The piece was a fascinating commentary on an desi’s experience going back to India and discovering various subcultures that have sprouted up as a result of globalization - heavy metal and call center “vampires” are just a few:
Pradyum’s fiancee “managed a call center for Alamo car rental at night, and then slept during the day. She was basically living on American hours. A couple of my cousins in Bangalore did this too, and they told me that entire malls and restaurants had sprung up in certain areas of the city to cater to people who followed these vampire schedules. One cousin told me that he went to such places after work to “freak out.” After much confusion, I discovered that this term has, like the nose ring, crossed the oceans to mean its exact opposite—in India, it means to relax or hang out.”
In “Death Metal and Identity,” Akshay Ahuja proposes that “generally, it seemed, it was no longer necessary to slowly build a career through extensive education and continuous professional diligence. A decent livelihood was available at any point, as long as one spoke English. This easy money allowed for a semi-bohemian lifestyle that hadn’t been possible or acceptable in India before.
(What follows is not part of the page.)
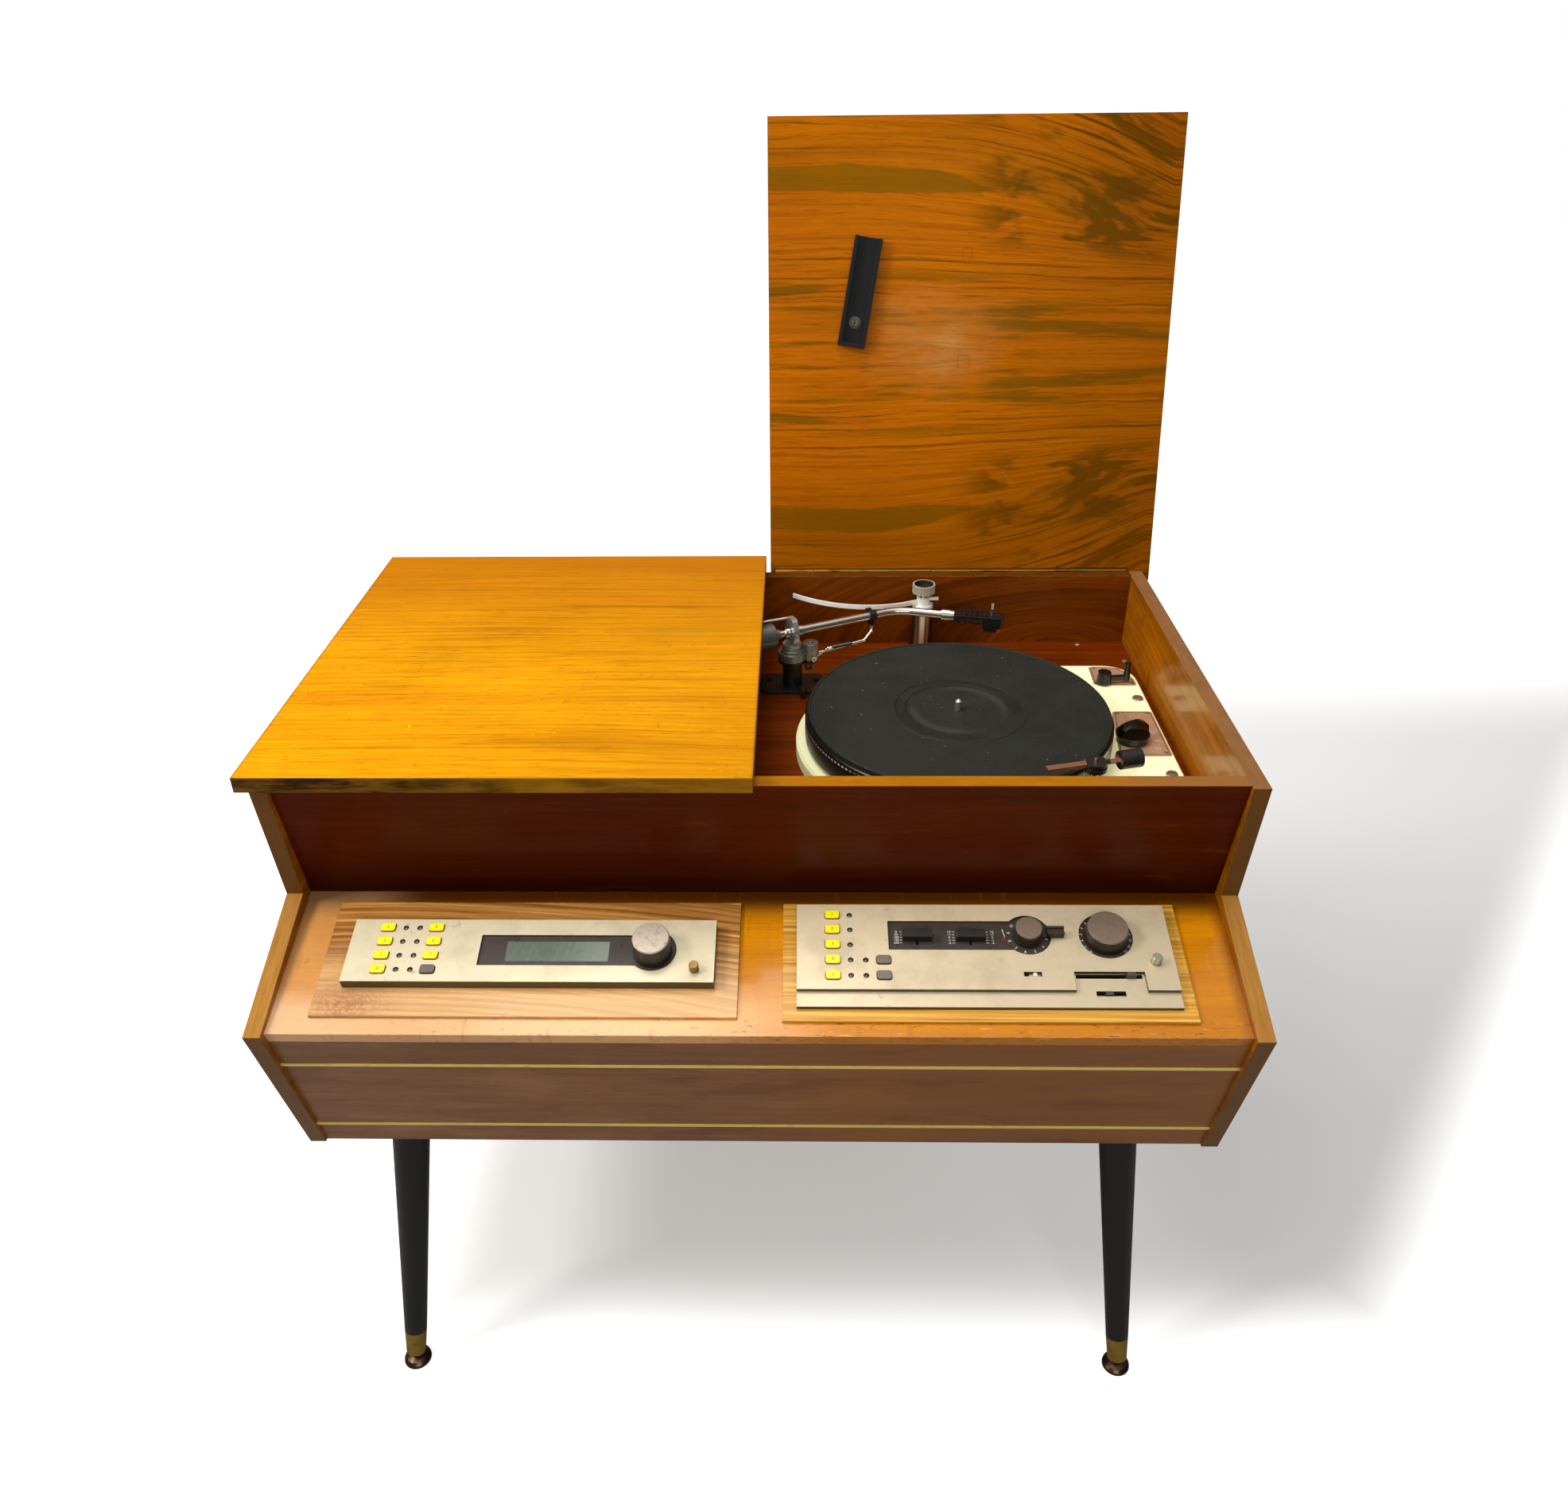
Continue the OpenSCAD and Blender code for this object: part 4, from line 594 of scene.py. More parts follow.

Until keeping a serious job was absolutely necessary, you could do anything you wanted with your time. This withdrawal of obligations was perhaps the first step in creating an artistic class outside the mainstream of a culture.”
[As a sidenote, Amitabha Bagchi’s IIT novel “Above Average” explores this subculture a bit — his main character is a ” middle-class Delhi boy with an aptitude for science and math but a yearning to be the drummer of a rock band ..”]
Any metal musicians in the house? Past? Present? Wanna-bes? Is Akshay right? Has “easy money allowed for a semi-bohemian lifestyle that hadn’t been possible or acceptable in India before”?